傑作イタリア車は日本車のパクり!? 有名評論家が主張した「定説」の真偽は? 関係者が吐露
アルファスッドを開発したのはポルシェ博士の愛弟子
ちなみに、この疑惑は海外ではほとんど聞いたことがなく、日本国内でのみ囁かれている都市伝説に近いもののようです。この噂の出所を探っていくと、2014年に亡くなった自動車評論家の故・徳大寺有恒さんへとたどり着きます。
徳大寺さんは、1976年に刊行された『間違いだらけのクルマ選び』(草思社刊)をはじめ、自著で度々この説を唱えています。彼が根拠として挙げていたのは、「アルファスッドの発表前にミラノのテストコースを訪れたところ、何台ものスバル1000が並んでいるのを、この目で見た」という自身の実体験でした。
結論から言ってしまうと、前出の説は事実ではありません。そもそも「アルファスッド」の開発に当たったルドルフ・ルスカさんは、ボヘミア出身のオーストリア人です。戦前は同郷のフェルディナント・ポルシェ博士のもとで「Kdfワーゲン」、いわゆる「ビートル」の愛称で知られるフォルクスワーゲン「タイプ1」の開発に携わっていたという経歴の持ち主で、ポルシェ博士とはいわば師弟関係にあった人物です。
戦後、ルスカさんはイタリアに職を求め、チシタリアを経てフィンメカニカ(現レオナルドS.p.A.)に就職。
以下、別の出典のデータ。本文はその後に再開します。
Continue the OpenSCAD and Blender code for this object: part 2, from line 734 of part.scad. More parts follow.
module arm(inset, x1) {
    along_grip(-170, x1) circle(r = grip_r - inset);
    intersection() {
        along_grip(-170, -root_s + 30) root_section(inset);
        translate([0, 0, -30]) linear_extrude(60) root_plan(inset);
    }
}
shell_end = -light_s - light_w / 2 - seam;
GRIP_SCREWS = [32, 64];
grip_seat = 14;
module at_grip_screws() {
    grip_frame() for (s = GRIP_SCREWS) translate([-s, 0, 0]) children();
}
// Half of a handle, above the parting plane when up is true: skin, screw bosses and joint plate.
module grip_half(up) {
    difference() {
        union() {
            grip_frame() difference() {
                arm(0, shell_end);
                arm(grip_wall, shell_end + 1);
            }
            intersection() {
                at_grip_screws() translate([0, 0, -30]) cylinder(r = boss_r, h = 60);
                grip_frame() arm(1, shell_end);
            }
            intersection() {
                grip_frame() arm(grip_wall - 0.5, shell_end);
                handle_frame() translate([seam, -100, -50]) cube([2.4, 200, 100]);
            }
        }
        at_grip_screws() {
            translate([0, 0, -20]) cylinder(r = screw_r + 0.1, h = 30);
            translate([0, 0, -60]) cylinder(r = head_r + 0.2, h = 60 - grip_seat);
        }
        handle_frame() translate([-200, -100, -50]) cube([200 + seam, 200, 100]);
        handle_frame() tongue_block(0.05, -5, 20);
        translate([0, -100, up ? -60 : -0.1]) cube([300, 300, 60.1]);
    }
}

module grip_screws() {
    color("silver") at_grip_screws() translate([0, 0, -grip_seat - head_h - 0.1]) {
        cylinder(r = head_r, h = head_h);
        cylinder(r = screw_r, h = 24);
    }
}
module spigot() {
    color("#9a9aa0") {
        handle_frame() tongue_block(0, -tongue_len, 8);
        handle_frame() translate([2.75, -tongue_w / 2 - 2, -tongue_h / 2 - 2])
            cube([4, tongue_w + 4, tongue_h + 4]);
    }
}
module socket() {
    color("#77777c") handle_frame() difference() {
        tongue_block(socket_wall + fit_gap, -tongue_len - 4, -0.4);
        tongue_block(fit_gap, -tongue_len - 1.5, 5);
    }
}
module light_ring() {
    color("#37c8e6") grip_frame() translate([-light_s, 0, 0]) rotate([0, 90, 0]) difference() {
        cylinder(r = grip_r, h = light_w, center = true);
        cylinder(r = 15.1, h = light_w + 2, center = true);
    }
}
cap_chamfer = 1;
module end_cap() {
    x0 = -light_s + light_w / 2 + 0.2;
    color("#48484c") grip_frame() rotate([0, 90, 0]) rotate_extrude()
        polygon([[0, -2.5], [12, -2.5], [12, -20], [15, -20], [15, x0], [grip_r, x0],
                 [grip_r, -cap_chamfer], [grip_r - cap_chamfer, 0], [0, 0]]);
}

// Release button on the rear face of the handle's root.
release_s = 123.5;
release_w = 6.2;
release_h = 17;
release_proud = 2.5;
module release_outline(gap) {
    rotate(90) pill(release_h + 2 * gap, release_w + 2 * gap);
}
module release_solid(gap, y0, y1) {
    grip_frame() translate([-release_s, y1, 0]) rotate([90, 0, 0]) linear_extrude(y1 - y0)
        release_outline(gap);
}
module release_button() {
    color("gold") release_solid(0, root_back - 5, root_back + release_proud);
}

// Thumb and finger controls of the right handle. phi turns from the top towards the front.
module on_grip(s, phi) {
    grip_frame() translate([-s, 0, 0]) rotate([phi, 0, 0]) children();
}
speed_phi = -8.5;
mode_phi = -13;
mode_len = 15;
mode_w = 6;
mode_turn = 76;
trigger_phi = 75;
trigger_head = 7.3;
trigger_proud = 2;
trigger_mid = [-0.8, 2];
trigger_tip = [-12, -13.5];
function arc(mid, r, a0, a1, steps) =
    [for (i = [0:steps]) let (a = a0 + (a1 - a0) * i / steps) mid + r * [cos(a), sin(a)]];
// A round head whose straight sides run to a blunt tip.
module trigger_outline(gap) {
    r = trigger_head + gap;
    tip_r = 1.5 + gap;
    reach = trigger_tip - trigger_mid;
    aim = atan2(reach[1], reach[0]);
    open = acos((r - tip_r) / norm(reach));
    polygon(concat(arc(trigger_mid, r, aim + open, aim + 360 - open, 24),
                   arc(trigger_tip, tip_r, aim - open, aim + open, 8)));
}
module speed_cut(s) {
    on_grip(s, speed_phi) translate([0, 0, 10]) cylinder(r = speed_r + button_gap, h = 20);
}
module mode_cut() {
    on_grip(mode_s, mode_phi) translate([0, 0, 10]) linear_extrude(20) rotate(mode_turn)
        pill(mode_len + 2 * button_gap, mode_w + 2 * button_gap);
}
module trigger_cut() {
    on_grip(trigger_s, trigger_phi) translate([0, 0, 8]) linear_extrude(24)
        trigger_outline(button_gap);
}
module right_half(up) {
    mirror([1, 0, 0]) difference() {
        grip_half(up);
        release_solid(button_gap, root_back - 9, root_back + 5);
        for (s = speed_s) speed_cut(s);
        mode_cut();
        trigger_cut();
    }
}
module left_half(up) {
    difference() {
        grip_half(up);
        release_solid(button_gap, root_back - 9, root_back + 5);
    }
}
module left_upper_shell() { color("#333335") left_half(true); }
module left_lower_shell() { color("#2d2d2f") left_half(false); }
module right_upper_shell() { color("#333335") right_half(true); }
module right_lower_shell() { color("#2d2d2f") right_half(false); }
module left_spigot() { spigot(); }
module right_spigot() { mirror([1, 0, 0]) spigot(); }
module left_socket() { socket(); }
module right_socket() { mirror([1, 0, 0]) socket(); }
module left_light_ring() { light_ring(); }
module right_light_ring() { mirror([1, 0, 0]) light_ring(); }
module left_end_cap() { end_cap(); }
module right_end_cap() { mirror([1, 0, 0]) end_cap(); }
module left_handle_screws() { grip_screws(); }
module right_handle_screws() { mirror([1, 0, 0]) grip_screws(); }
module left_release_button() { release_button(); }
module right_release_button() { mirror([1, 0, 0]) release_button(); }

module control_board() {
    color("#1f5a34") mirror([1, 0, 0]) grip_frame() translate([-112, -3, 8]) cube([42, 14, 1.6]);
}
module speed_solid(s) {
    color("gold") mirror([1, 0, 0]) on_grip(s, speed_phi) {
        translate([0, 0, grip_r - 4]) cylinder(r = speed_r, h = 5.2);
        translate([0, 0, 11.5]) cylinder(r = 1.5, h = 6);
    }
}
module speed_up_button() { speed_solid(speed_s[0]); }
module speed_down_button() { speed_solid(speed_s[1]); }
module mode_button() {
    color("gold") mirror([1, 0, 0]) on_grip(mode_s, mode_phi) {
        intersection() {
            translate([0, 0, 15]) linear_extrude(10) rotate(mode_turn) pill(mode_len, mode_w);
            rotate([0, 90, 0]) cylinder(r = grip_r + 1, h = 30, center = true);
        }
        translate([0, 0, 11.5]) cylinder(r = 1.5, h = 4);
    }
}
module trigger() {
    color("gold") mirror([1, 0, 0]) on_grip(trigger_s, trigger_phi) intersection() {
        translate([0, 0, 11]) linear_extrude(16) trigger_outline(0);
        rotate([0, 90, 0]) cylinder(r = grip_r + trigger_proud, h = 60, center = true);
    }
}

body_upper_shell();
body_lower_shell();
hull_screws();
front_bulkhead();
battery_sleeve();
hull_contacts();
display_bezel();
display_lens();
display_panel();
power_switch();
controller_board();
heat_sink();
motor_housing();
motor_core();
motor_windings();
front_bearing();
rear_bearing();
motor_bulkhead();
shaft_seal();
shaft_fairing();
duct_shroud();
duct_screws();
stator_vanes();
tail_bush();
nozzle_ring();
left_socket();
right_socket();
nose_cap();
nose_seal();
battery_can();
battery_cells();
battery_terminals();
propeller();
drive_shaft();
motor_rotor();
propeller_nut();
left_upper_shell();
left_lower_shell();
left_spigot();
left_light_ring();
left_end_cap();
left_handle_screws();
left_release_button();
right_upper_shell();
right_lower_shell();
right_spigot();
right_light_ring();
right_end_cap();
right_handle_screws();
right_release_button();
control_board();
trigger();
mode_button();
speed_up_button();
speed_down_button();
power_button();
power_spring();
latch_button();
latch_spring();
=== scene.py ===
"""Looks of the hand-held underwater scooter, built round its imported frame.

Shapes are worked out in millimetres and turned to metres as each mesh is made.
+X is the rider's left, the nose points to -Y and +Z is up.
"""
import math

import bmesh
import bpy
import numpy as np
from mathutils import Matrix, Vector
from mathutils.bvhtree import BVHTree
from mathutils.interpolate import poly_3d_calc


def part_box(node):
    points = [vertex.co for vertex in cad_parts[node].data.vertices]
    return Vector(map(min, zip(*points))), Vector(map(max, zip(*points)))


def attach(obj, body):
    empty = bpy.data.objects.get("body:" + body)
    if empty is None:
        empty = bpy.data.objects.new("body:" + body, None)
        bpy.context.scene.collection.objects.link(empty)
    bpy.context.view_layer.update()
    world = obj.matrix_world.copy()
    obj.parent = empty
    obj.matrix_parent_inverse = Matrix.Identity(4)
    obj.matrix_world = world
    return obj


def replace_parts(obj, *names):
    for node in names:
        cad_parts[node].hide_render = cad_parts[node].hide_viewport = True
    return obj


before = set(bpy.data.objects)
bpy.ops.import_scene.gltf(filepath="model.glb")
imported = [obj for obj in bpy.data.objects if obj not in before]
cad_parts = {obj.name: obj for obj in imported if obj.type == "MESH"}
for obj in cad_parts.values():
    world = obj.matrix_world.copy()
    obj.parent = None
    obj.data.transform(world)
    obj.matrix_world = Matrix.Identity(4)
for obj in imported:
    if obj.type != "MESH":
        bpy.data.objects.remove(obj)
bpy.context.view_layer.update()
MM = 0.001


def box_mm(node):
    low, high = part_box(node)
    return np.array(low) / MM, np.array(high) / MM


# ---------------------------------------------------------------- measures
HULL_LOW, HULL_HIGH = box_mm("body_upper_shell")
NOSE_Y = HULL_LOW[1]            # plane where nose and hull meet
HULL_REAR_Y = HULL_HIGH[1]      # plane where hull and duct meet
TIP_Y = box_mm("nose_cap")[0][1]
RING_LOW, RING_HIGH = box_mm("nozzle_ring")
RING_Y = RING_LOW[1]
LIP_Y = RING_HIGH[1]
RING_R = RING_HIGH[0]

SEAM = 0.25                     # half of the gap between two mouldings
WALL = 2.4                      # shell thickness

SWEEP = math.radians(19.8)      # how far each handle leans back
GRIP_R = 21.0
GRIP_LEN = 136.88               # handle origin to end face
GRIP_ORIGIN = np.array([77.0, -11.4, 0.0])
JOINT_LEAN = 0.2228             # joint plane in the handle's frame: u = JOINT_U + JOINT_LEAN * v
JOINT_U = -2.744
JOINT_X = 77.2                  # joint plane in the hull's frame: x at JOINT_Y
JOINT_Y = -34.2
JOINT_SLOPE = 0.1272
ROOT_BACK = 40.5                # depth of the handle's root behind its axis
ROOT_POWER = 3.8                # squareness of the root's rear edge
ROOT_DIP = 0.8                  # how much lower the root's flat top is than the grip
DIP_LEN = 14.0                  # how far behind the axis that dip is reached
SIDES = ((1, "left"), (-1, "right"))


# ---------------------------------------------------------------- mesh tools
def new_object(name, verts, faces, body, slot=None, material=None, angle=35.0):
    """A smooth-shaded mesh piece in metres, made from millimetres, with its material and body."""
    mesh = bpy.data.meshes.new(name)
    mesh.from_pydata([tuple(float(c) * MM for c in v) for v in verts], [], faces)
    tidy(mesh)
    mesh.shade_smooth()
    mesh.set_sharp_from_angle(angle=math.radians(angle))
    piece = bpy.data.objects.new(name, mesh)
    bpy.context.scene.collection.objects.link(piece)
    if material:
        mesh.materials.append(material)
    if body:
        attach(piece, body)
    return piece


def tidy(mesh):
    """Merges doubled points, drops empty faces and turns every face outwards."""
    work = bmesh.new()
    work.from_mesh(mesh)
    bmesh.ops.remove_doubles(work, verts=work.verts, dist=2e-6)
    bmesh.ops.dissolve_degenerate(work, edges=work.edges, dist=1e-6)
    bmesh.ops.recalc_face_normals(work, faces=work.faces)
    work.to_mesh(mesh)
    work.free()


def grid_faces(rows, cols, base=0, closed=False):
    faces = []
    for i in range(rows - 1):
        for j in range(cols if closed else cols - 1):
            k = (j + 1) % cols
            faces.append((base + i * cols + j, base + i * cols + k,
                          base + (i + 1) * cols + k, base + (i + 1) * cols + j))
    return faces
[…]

ここでアルファロメオ「1900」の技術コンサルタントを務めたことをきっかけに、オラツィオ・サッタ・プリーガ技師の要請を受けてアルファロメオに移籍。1954年には同社初となるFF試作乗用車の「ティーポ103」の開発に携わっています。こうした過去の経歴から、「アルファスッド」の開発に当たっては水平対抗エンジン+FFという選択肢を採ることに迷いがなかったのでしょう。
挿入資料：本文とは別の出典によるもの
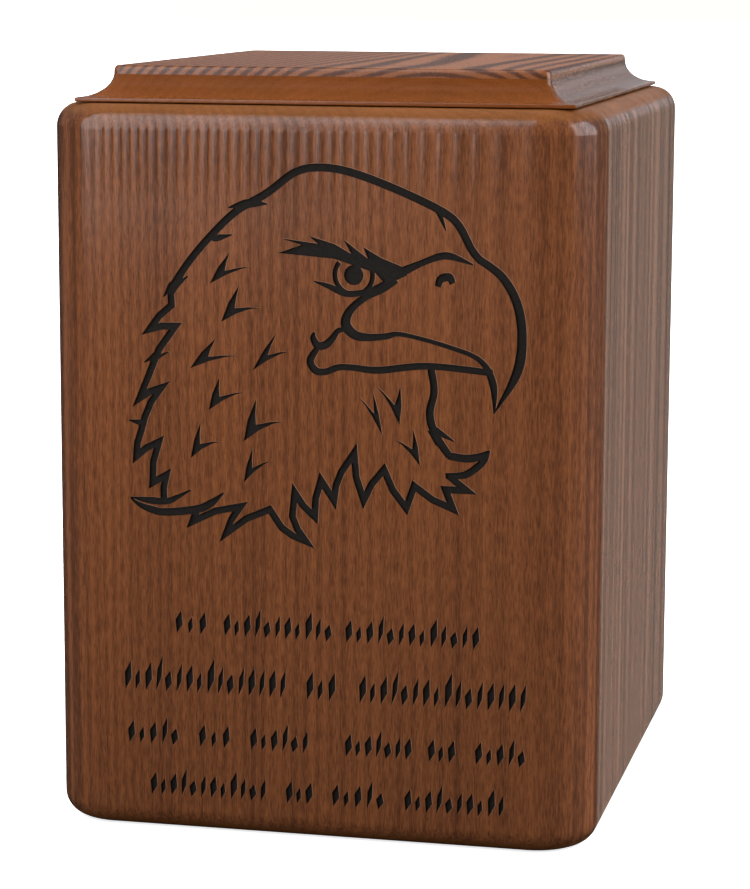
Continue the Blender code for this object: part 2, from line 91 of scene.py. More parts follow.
# Smooth lines of the eagle's head in hundredths of its height, as across, up and width
CROWN_LINE = ((-40.2, 67, 2.2), (-35.6, 74, 2.0), (-29.8, 80.9, 2.0), (-22.4, 88, 2.1),
              (-14, 93, 2.1), (-6.5, 98.5, 2.1), (0, 99.9, 2.1), (8, 98.9, 2.1), (19, 95.2, 2.1),
              (31, 90, 2.1), (36.4, 86.2, 2.1), (40.2, 79.6, 2.1), (42.8, 76.6, 2.0))
BEAK_RIDGE = ((42.2, 77.2, 2.0), (48.2, 72.8, 2.2), (52.2, 65.8, 2.4), (53.5, 57, 2.5),
              (52.2, 48, 2.5), (46.4, 37.4, 0.3))
CERE_LINE = ((22.4, 73.7, 2.4), (27.2, 75.9, 1.7), (31.9, 77.7, 1.9), (35.2, 77.7, 1.8),
             (40.6, 75.8, 0.4))
MOUTH_LINE = ((20.5, 71.4, 1.8), (16.8, 68.9, 2.0), (12.1, 66.5, 1.9), (8.2, 63, 2.2),
              (7.1, 59.4, 2.7), (9.6, 56.7, 2.5), (13.4, 56.2, 2.0), (17.7, 56.6, 1.7),
              (22.4, 57.2, 1.2), (35, 54.2, 1.2), (42.8, 51, 1.4), (46.1, 45, 2.0),
              (46.5, 37.4, 0.4))
GAPE_CURL = ((-1.3, 57.1, 0.6), (-1.6, 55.5, 1.7), (-0.3, 53.6, 2.1), (1.9, 54, 2.1),
             (3.7, 55.8, 1.8), (5, 57.6, 1.4), (7, 58.2, 1.4))
LOWER_BILL = ((-0.6, 52.8, 1.6), (-2.4, 49.6, 2.0), (-1, 47.1, 2.0), (1.6, 46.8, 1.8),
              (5.4, 48.1, 1.7), (9.6, 48.1, 1.7), (16, 47.7, 1.9), (29, 49.2, 1.8), (46, 48, 1.8))
NOSTRIL = ((31.4, 69.9, 1.6), (32.2, 71.9, 2.1), (34.4, 72.4, 2.1), (35.3, 70.8, 1.6))
LOWER_LID = ((-1.4, 70.4, 0.3), (2.6, 69.2, 1.4), (7.4, 67.4, 1.7), (13, 68.2, 1.6),
             (18, 70.4, 1.8))
THROAT_LINE = ((29.8, 48.4, 2.0), (30.6, 42.6, 2.0), (29.5, 36.8, 2.1), (31, 31.4, 2.2),
               (34.8, 25.8, 2.0))
BEARD_TOP = ((34.4, 26, 2.0), (39, 25.4, 2.1), (42.6, 26, 1.9), (45.2, 27.6, 0.5))
BEARD_FOOT = ((33.8, 20.6, 1.5), (38.6, 21, 1.9), (41.6, 22.8, 2.0), (44, 25.2, 1.8),
              (45.3, 27.8, 0.5))
CORNER_TOP = ((-51.8, 11.2, 0.3), (-46.5, 10.6, 1.8), (-41.6, 10.6, 1.8), (-38.4, 12, 1.2),
              (-35, 13.9, 0.3))
CORNER_FOOT = ((-51.8, 11, 0.3), (-49.4, 9.4, 1.3), (-46.5, 8.3, 1.9), (-42.3, 7.6, 2.1),
               (-33.6, 8.7, 2.2), (-29.4, 10.6, 2.0), (-26, 13.5, 0.4))

# Barbs that leave a line, in the same way
BARBS = (
    ((-24.4, 89, 0.3), (-19, 90.2, 2.4), (-13.8, 90.2, 0.3)),
    ((-29.6, 81, 0.6), (-27.6, 81, 1.8), (-23.4, 82, 0.3)),
    ((31.4, 89.6, 1.8), (33.4, 84.4, 0.3)),
    ((-40.4, 66.4, 2.4), (-38, 68.8, 1.4), (-35.4, 70.8, 0.3)),
    ((-39.6, 68.6, 2.2), (-42.2, 65.2, 0.3)),
    ((-43.4, 50.4, 2.2), (-47.6, 47.6, 0.3)),
    ((-46, 48, 1.8), (-41, 50.6, 0.3)),
    ((-47.4, 31.2, 2.4), (-52, 32, 0.3)),
    ((31, 32.4, 2.2), (36, 29.8, 0.3)),
    ((32, 29, 2.0), (29, 32.4, 0.3)),
)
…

ルスカさんは1995年に日本の自動車雑誌のインタビューに応じており、その中で「アルファスッド」以前に存在したFF乗用車のランチア「フルヴィア」とロイト「アラベラ」の名を挙げて、「これらなどに影響されたわけではない」とキッパリと答えています。気になるのは“など“の中に「スバル1000」が含まれるかどうかですが、この場合は“含まれている”と見るのが妥当だと筆者(山崎 龍:乗り物系ライター)は考えます。